Steele mentally compares “drop-dead gorgeous” Hattie with his distant wife Irene who has replaced her serial enthusiasms for Amway, Tupperware and aerobics with an obsession for religion. The rapture interrupts Steele’s fantasies somewhere over the North Atlantic Ocean, protecting the “never unfaithful” pilot from his basic instincts.

The authors’ own words project their attitudes towards their female characters. “Beautiful, sexy and smart” Hattie Durham is a “toucher”… “as she brushed past or rested her hand gently on his (Steele’s) shoulder…”

“Attractive and vivacious enough, even at forty,” Irene Steele allows Christian radio to point her to “real preaching and teaching” at New Hope Village Church that is unavailable in the country club-like church she and Rayford shared.

“A fastidious housekeeper,” Irene departed her “beautiful, frilly place … decorated with needlepoint and country knickknacks” from the flannel nightgown “which she only wore when he was not home.”

Chloe Steele completes the original female trinity of the first book: Stanford college student, “competitive, a driver…but she was like her dad. She took care of herself.”

Both the gorgeous temptress Hattie and the departed paragon Irene perform on occasion as though intellectually challenged. Hattie reveals innate moral and spiritual weaknesses when she moves into the enemy camp to serve as a personal assistant to Nicholae Carpathia, the antichrist figure. Hattie’s unwed pregnancy creates numerous spiritual, as well as political, complications.

Chloe joins the Tribulation Force (book two in the series) dedicated to physical and spiritual warfare and becomes a partner with the pastor, the reporter Cameron “Buck” Williams and her father—as much as a woman is permitted. Because of her relationship to her father and her reporter friend/husband, Chloe becomes a vital team member allowed to employ her intelligence and abilities in business and finance.

As subsequent volumes appeared, other women played significant roles, including the sophisticated Irene-antithesis Amanda White, second wife of the widower Rayford Steele. Nevertheless, men dominate the action, decision-making and biblical interpretation.

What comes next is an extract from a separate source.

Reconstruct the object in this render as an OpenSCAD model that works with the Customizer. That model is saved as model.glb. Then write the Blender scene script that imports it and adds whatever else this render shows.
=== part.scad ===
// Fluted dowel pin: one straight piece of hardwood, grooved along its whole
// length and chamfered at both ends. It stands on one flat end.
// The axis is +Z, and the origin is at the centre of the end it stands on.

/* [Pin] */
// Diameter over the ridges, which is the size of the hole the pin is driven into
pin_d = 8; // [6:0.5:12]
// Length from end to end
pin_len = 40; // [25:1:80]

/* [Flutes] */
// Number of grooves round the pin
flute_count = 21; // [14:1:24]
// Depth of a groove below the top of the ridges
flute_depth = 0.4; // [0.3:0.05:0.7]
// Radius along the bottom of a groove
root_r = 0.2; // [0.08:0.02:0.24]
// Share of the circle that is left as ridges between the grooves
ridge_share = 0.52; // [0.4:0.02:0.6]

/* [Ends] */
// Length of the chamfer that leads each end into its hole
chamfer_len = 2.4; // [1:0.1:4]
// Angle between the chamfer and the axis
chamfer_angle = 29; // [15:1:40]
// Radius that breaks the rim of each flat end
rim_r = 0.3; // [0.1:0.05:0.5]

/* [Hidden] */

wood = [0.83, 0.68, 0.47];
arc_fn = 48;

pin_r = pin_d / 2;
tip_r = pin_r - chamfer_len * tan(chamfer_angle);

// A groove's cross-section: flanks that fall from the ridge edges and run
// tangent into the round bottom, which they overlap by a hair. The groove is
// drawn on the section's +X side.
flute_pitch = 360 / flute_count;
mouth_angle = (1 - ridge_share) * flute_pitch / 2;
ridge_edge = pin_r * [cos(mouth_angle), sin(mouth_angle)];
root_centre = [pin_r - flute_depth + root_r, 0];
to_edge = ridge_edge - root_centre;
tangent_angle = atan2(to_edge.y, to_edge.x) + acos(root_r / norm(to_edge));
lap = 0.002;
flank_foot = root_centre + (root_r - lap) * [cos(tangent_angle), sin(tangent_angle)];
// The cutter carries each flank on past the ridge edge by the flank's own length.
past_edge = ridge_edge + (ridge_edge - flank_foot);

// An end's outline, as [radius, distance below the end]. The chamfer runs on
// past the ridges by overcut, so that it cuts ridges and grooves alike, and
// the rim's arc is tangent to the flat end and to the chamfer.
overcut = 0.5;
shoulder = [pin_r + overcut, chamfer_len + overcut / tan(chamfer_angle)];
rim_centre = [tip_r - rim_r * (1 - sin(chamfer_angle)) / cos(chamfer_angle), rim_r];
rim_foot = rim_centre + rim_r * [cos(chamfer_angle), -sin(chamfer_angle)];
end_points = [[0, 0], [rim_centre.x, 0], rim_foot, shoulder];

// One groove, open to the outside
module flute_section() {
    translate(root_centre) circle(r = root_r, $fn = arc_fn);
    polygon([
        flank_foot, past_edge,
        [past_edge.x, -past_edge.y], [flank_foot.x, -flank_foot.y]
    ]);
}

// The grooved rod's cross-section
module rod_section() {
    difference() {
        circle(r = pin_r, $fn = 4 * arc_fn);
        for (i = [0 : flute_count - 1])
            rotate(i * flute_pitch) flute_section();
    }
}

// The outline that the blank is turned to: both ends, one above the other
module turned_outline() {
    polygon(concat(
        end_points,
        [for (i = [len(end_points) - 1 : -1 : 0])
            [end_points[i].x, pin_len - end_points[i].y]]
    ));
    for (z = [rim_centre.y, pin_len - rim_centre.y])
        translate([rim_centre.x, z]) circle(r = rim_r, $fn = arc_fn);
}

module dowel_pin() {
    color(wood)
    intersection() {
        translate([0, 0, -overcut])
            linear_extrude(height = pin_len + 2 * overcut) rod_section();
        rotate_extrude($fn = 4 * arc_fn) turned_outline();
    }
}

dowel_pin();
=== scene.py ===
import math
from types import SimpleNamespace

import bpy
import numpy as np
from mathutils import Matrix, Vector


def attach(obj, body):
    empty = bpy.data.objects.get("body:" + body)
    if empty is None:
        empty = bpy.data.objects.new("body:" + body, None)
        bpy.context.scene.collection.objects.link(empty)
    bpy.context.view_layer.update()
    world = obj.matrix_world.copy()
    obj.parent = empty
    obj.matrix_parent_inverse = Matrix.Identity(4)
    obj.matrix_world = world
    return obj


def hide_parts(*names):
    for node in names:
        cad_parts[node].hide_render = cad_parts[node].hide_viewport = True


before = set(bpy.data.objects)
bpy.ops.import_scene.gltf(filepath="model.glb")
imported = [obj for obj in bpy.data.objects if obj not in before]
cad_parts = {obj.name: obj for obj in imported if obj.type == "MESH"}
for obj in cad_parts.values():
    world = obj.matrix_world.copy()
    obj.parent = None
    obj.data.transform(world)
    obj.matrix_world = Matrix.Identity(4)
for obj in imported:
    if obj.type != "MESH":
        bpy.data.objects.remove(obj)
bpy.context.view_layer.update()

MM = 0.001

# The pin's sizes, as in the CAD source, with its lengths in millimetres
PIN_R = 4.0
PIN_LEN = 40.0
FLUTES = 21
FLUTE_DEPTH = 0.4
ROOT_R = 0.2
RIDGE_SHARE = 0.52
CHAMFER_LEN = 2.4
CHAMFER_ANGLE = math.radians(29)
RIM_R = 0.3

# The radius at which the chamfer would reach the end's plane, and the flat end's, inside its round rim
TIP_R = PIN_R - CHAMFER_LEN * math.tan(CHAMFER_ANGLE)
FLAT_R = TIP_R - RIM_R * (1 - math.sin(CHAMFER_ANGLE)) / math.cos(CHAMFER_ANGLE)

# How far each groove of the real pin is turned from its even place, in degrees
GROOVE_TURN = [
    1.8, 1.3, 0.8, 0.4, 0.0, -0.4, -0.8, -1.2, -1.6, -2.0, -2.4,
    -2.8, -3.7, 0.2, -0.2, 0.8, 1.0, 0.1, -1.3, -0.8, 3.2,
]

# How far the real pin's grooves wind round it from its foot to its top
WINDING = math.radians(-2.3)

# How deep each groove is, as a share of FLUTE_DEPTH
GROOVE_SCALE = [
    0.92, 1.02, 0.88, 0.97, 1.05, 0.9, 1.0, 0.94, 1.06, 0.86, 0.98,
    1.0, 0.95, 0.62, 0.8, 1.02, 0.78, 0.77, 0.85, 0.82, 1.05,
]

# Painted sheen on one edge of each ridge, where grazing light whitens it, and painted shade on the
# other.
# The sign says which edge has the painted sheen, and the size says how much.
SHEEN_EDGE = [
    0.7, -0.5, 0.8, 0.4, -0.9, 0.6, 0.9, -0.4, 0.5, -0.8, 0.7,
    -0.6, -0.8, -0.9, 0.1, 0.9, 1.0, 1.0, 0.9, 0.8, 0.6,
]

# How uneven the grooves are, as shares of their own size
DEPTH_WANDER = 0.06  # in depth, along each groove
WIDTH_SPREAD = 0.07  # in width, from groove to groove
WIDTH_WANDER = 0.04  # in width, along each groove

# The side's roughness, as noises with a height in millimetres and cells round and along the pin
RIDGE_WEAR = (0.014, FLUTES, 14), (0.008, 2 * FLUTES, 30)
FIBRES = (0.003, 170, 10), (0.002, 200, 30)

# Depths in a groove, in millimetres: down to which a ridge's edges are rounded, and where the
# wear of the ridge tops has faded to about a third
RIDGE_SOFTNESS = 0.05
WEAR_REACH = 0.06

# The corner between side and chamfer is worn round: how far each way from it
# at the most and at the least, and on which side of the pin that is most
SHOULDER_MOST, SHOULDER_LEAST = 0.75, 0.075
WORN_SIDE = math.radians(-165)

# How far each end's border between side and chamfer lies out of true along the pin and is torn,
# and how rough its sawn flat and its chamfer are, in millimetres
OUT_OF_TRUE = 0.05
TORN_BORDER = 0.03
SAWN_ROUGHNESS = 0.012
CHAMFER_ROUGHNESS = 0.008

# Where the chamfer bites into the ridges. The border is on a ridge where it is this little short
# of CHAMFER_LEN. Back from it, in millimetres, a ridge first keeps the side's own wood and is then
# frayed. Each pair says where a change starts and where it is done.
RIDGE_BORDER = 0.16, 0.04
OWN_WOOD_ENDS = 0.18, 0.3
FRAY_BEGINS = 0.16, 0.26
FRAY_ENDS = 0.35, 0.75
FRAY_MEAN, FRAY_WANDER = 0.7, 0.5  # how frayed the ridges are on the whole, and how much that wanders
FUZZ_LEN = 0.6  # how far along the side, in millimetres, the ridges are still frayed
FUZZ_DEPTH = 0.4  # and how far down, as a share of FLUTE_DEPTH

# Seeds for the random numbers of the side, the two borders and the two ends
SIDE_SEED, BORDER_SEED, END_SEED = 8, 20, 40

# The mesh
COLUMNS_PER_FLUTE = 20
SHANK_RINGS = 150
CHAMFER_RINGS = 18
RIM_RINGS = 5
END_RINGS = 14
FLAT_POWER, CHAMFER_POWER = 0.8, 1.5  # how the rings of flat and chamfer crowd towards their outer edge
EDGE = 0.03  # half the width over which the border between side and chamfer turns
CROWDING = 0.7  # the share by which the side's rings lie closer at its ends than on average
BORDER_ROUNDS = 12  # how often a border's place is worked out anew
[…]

A brief nod to racial diversity and stereotyping occurs early on when New York-based Williams attempts to mend his relationship with “fiftyish black woman” Chicago news bureau chief Lucinda Washington after he scooped her office on a Chicago story. Three days later she is raptured. Her son Lionel plays one of the four major teen roles in the initial book of the youth series Left Behind: The Kids.

The “kids” series boasts 18 volumes. Vicki Byrne, “fourteen and looked eighteen … fiery red hair … short skirts, flashy tops, lots of jewelry,” Lionel Washington and two more teenage boys move through adventures parallel to the adult Left Behind books.

Readers eagerly await new installments of this apparently never-ending serial of post-rapture adventures, which began in 1996. Number nine, entitled Desecration: Antichrist Takes the Throne, hit Christian and secular bookstores in October 2001. All the major characters (except the Raptured housewife introduced through the memories of her pilot husband and student daughter) are spiritual losers by virtue of being present in these tales.

Of course, everyone left behind receives one final chance to become good enough to make the second cut. Methodical and unrelenting Scripture searching and study occupy several male characters trying to make sense of a distressful and depressing situation. The women seem content to accept truths as they become revealed from Revelation, Ezekiel and Daniel.

Margaret Tarpley is an associate in surgery for surgical education at Vanderbilt Medical Center and a former missionary to Nigeria.